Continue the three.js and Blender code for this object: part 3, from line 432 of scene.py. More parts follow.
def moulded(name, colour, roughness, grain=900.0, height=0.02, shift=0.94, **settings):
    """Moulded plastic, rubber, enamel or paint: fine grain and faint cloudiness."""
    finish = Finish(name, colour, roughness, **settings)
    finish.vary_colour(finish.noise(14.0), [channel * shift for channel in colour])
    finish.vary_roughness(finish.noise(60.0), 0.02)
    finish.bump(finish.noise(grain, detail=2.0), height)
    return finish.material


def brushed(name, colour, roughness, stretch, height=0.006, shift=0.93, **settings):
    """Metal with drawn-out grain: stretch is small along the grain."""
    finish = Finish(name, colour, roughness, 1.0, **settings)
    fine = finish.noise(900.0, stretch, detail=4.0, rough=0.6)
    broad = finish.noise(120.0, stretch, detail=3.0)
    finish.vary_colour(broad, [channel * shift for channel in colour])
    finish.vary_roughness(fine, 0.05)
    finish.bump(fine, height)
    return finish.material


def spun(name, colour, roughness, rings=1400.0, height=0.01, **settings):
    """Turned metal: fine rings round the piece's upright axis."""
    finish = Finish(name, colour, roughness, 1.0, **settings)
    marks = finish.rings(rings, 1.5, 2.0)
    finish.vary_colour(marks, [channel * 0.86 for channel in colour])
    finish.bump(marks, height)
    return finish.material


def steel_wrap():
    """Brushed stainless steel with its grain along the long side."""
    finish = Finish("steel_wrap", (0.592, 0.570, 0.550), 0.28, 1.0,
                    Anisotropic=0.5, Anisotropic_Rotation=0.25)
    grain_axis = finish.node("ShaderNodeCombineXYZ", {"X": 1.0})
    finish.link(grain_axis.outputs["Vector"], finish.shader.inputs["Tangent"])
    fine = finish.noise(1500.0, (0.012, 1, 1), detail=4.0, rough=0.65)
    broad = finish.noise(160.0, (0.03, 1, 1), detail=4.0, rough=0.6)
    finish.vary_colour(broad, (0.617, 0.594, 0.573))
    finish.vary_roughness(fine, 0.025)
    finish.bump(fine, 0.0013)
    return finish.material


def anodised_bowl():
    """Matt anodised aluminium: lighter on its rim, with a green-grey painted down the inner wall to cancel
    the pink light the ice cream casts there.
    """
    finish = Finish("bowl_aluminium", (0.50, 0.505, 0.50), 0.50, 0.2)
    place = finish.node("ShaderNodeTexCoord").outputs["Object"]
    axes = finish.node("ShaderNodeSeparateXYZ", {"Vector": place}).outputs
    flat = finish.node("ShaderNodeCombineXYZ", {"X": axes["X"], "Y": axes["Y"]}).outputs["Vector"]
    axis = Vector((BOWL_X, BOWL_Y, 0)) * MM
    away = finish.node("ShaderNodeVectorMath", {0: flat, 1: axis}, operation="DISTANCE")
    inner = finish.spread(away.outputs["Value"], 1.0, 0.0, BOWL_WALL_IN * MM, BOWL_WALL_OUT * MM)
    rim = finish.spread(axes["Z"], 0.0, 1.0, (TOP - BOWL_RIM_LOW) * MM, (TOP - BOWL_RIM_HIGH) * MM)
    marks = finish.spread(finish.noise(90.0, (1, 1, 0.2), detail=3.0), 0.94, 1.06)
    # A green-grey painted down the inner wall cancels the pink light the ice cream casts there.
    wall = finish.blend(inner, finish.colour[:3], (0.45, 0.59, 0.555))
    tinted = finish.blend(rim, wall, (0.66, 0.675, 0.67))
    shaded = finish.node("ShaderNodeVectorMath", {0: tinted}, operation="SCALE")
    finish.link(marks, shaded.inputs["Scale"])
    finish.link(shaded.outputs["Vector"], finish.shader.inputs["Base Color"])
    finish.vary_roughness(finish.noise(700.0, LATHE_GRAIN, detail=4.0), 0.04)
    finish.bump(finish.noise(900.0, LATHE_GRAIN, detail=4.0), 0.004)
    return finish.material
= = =
**OBJECTIVE:**
Reproduce the full listing word for word.

**COMPLETE OUTPUT:**
Continue the three.js and Blender code for this object: part 3, from line 432 of scene.py. More parts follow.
def moulded(name, colour, roughness, grain=900.0, height=0.02, shift=0.94, **settings):
    """Moulded plastic, rubber, enamel or paint: fine grain and faint cloudiness."""
    finish = Finish(name, colour, roughness, **settings)
    finish.vary_colour(finish.noise(14.0), [channel * shift for channel in colour])
    finish.vary_roughness(finish.noise(60.0), 0.02)
    finish.bump(finish.noise(grain, detail=2.0), height)
    return finish.material


def brushed(name, colour, roughness, stretch, height=0.006, shift=0.93, **settings):
    """Metal with drawn-out grain: stretch is small along the grain."""
    finish = Finish(name, colour, roughness, 1.0, **settings)
    fine = finish.noise(900.0, stretch, detail=4.0, rough=0.6)
    broad = finish.noise(120.0, stretch, detail=3.0)
    finish.vary_colour(broad, [channel * shift for channel in colour])
    finish.vary_roughness(fine, 0.05)
    finish.bump(fine, height)
    return finish.material


def spun(name, colour, roughness, rings=1400.0, height=0.01, **settings):
    """Turned metal: fine rings round the piece's upright axis."""
    finish = Finish(name, colour, roughness, 1.0, **settings)
    marks = finish.rings(rings, 1.5, 2.0)
    finish.vary_colour(marks, [channel * 0.86 for channel in colour])
    finish.bump(marks, height)
    return finish.material


def steel_wrap():
    """Brushed stainless steel with its grain along the long side."""
    finish = Finish("steel_wrap", (0.592, 0.570, 0.550), 0.28, 1.0,
                    Anisotropic=0.5, Anisotropic_Rotation=0.25)
    grain_axis = finish.node("ShaderNodeCombineXYZ", {"X": 1.0})
    finish.link(grain_axis.outputs["Vector"], finish.shader.inputs["Tangent"])
    fine = finish.noise(1500.0, (0.012, 1, 1), detail=4.0, rough=0.65)
    broad = finish.noise(160.0, (0.03, 1, 1), detail=4.0, rough=0.6)
    finish.vary_colour(broad, (0.617, 0.594, 0.573))
    finish.vary_roughness(fine, 0.025)
    finish.bump(fine, 0.0013)
    return finish.material


def anodised_bowl():
    """Matt anodised aluminium: lighter on its rim, with a green-grey painted down the inner wall to cancel
    the pink light the ice cream casts there.
    """
    finish = Finish("bowl_aluminium", (0.50, 0.505, 0.50), 0.50, 0.2)
    place = finish.node("ShaderNodeTexCoord").outputs["Object"]
    axes = finish.node("ShaderNodeSeparateXYZ", {"Vector": place}).outputs
    flat = finish.node("ShaderNodeCombineXYZ", {"X": axes["X"], "Y": axes["Y"]}).outputs["Vector"]
    axis = Vector((BOWL_X, BOWL_Y, 0)) * MM
    away = finish.node("ShaderNodeVectorMath", {0: flat, 1: axis}, operation="DISTANCE")
    inner = finish.spread(away.outputs["Value"], 1.0, 0.0, BOWL_WALL_IN * MM, BOWL_WALL_OUT * MM)
    rim = finish.spread(axes["Z"], 0.0, 1.0, (TOP - BOWL_RIM_LOW) * MM, (TOP - BOWL_RIM_HIGH) * MM)
    marks = finish.spread(finish.noise(90.0, (1, 1, 0.2), detail=3.0), 0.94, 1.06)
    # A green-grey painted down the inner wall cancels the pink light the ice cream casts there.
    wall = finish.blend(inner, finish.colour[:3], (0.45, 0.59, 0.555))
    tinted = finish.blend(rim, wall, (0.66, 0.675, 0.67))
    shaded = finish.node("ShaderNodeVectorMath", {0: tinted}, operation="SCALE")
    finish.link(marks, shaded.inputs["Scale"])
    finish.link(shaded.outputs["Vector"], finish.shader.inputs["Base Color"])
    finish.vary_roughness(finish.noise(700.0, LATHE_GRAIN, detail=4.0), 0.04)
    finish.bump(finish.noise(900.0, LATHE_GRAIN, detail=4.0), 0.004)
    return finish.material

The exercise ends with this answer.